Monday, March 7, 2011

Notes: Liggins sets tone with dunks, defense

KNOXVILLE — With Kentuckyfoundering, DeAndre Liggins stuck a couple of defiant dunks in Tennessee's face Sunday.

When his teammates joined the fight, Liggins resumed his customary role of spearheading UK's defense.

"I let the guys know in no uncertain teams DeAndre was the only guy to show up in the first half," UK Coach John Calipari said after a 64-58 victory over Tennessee. "He was by himself."

Calipari said television commentator Reggie Miller singled out Liggins in their post-game conversation. "He was the only one to show up in the first half," Calipari said of Liggins, "and he really guarded (Scotty) Hopson."

Hopson, Tennessee's leading scorer, came into the game on a roll. In the last six games, he's made 51 of 98 shots and averaged 23.7 points. Against UK, he made two of 10 shots and scored 13 points, his lowest total since getting 11 at Kentucky last month.

"Kentucky just threw good defensive schemes at me," Hopson said. "It's not just Liggins. I fouled him out, so it's not just Liggins."

But Calipari gave Liggins credit for taking an aggressive approach to the game from the start.

"DeAndre was the only one to go out there and say, 'I'm ruining your day,'" the UK coach said. "'This is you and this is me.' You've got to take these personal challenges, if you're a competitor."

Hopson acknowledged that Kentucky took the initiative throughout the second half.

"They played more aggressively," he said. "They played a lot tougher. They got to the 50-50 balls."

In running down the difference from first to second half, Calipari noted how Brandon Knight was "sloppy" with the ball in the first half, Darius Miller "pitiful" and "soft" and Josh Harrellson a contributor of "absolutely nothing till the last three minutes."

Calipari prescribed a dose of soul-searching as a cure.

"They don't want to admit they got their butts kicked," he said of previous poor performances. "That's the problem. ... This isn't Xs and Os. This is you competing."

For the second time this season, Miller dunked. That tied him with Jon Hood on UK's list of dunks and, apparently, gave Assistant Coach John Robic something to appreciate. "Coach 'Robes' is always getting on me," Miller said. "So I looked at him when it happened."

When asked what message he intended with the glance at Robic, Miller said, "I don't know. I just looked at him."

UK used all but one available timeout during the first half.

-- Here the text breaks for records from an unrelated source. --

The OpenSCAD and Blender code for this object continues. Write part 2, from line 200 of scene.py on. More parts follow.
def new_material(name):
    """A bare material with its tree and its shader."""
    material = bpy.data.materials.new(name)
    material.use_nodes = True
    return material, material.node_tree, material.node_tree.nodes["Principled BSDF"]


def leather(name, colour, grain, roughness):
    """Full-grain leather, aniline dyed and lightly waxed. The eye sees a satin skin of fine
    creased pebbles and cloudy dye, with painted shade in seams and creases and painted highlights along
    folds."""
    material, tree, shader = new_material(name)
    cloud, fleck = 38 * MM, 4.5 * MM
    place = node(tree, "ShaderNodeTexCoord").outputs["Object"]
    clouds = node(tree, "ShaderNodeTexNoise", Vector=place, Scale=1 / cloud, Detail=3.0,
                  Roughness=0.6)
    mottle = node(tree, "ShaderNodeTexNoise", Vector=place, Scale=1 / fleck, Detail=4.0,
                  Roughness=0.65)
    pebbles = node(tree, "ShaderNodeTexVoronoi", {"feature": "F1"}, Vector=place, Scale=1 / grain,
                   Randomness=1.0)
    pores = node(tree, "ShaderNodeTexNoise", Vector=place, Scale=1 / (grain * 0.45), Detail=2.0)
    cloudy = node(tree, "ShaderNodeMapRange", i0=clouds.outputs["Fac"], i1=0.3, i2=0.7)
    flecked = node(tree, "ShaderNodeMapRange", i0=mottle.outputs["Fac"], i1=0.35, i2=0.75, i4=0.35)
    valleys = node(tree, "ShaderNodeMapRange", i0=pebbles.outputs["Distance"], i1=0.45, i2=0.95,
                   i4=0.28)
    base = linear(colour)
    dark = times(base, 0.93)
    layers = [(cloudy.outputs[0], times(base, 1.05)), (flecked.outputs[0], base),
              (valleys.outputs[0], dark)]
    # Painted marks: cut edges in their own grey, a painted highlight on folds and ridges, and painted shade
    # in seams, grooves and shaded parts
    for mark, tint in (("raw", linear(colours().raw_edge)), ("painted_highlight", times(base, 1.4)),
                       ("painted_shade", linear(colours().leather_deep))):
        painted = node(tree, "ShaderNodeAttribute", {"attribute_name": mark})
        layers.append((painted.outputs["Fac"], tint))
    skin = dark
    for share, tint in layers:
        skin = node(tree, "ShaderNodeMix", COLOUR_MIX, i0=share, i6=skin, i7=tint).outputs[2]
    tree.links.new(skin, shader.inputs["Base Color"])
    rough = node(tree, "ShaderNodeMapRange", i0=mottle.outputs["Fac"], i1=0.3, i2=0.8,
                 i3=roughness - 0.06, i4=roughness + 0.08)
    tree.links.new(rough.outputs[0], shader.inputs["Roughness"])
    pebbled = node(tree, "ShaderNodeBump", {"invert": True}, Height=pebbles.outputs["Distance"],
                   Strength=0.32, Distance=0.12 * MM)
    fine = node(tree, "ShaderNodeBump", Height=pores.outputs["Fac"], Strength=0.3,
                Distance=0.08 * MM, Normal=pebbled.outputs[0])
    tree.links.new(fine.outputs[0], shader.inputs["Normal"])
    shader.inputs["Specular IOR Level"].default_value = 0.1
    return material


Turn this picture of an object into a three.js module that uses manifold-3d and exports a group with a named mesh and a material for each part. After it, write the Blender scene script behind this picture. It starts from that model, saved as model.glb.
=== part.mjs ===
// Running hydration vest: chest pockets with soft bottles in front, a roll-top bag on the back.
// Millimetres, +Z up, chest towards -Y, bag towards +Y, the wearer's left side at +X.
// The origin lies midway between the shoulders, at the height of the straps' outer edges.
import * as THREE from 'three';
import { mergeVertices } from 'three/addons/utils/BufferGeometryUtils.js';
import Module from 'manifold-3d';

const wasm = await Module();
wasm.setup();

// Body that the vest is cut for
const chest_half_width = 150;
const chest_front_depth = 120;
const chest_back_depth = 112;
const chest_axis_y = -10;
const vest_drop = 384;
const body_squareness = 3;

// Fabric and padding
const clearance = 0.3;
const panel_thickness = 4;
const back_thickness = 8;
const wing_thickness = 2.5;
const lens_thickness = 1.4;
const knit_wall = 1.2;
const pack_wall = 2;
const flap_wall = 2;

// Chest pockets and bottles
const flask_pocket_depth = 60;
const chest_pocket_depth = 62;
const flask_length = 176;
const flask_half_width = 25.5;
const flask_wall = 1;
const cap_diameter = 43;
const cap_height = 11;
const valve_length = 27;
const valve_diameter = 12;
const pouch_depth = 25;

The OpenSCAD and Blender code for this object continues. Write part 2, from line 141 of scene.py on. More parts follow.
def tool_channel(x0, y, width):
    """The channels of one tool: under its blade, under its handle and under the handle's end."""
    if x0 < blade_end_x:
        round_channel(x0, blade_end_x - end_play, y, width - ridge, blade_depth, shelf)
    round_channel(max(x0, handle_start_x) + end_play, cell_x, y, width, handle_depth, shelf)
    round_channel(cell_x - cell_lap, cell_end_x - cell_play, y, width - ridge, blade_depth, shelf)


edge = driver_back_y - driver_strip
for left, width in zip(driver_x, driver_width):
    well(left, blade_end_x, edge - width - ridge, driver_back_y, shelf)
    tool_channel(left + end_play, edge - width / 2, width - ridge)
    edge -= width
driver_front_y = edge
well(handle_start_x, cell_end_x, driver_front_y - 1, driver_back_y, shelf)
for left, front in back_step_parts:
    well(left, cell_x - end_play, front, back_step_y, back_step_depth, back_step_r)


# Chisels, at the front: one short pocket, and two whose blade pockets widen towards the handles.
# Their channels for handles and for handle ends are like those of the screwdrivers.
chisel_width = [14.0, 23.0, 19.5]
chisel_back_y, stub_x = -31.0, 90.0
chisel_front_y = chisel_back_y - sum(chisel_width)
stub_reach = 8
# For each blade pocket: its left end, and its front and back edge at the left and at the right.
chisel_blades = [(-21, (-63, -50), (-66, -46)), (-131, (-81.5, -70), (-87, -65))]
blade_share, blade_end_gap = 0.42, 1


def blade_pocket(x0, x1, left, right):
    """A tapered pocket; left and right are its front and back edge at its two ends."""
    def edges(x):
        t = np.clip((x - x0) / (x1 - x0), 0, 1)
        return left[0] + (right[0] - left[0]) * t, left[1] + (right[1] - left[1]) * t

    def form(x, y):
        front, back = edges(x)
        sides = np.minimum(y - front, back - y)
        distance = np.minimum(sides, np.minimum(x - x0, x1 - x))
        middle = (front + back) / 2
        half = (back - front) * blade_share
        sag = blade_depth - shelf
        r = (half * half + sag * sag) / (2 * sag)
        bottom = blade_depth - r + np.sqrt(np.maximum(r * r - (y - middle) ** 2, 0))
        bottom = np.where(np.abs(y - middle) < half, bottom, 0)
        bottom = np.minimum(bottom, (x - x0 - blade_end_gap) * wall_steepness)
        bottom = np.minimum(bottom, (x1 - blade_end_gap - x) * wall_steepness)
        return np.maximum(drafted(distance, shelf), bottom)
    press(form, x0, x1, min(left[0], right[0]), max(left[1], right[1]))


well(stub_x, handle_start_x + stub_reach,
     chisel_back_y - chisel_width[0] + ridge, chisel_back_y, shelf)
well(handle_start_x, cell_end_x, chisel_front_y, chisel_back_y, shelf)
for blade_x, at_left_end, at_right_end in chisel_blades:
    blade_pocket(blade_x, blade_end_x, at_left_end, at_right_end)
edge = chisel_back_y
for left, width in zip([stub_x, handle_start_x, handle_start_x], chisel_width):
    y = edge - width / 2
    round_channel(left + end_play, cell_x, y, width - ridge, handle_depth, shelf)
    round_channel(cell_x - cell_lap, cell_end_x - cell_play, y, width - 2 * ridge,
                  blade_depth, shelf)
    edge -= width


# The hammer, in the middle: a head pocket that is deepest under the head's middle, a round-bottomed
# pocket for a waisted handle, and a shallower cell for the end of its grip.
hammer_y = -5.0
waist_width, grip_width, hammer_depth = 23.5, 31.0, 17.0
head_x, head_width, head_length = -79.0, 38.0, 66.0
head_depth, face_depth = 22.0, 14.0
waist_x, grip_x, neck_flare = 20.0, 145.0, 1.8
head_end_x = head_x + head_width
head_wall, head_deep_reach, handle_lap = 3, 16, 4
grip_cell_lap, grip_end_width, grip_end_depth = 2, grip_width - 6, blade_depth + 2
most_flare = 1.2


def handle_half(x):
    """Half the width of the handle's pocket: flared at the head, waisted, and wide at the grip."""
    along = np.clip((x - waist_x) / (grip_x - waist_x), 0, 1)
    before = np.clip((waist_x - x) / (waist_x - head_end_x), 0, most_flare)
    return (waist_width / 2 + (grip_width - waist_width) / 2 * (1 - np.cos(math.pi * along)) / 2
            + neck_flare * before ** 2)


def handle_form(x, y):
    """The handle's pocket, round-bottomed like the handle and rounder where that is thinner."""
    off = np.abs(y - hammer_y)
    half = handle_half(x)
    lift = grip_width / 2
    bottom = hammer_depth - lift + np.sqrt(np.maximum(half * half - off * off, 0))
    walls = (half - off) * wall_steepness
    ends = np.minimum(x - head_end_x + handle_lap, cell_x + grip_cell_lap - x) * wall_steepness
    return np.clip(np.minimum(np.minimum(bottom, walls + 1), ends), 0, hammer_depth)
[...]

So Calipari told UK players to allow themselves to be tied up in a held-ball situation rather than call the last timeout. That way, the Cats would get the ball every other time on the alternate possession.

Calipari wanted to save that last timeout for the final few minutes.

"He was basically saying we have no timeouts," Terrence Jones said.

With foul trouble looming, backup big man Eloy Vargas contributed three points, a rebound and seven minutes to UK's cause. That marked his most minutes since the first Tennessee game and only his second basket since the Cats' played at Florida on Feb. 5.

Vargas' basket was a dunk, which prompted Calipari to quip, "He hasn't made those, now. That's the one that gets blocked by the 4-foot-8 guard. But he made that dunk."

Zone in future?

Calipari mixed in some zone defense with the customary man-to-man.

"See if we could confuse them a little bit," he said before adding, "I'm not sure it did. But it gave us a break. Maybe that's something we'll do."

Then Calipari added, presumably facetiously, "Maybe in the (SEC) tournament we'll play zone a whole game. Play a 2-3 zone the whole game. Act like I'm coaching."

Etc.

Knight's three-pointers moved him out of a tie for the most by a UK freshman. He had been tied with Rex Chapman at 68. Knight increased his total to 71. ... Jones' 15 points and 12 rebounds marked his 11th double-double of the season. The only UK freshmen to have more are DeMarcus Cousins (20 last season) and Chris Mills (12 in 1988-89). ... Tennessee fell to 10-8 at home. That's the most home losses for the Vols since Kevin O'Neill's first season as coach in 1994-95.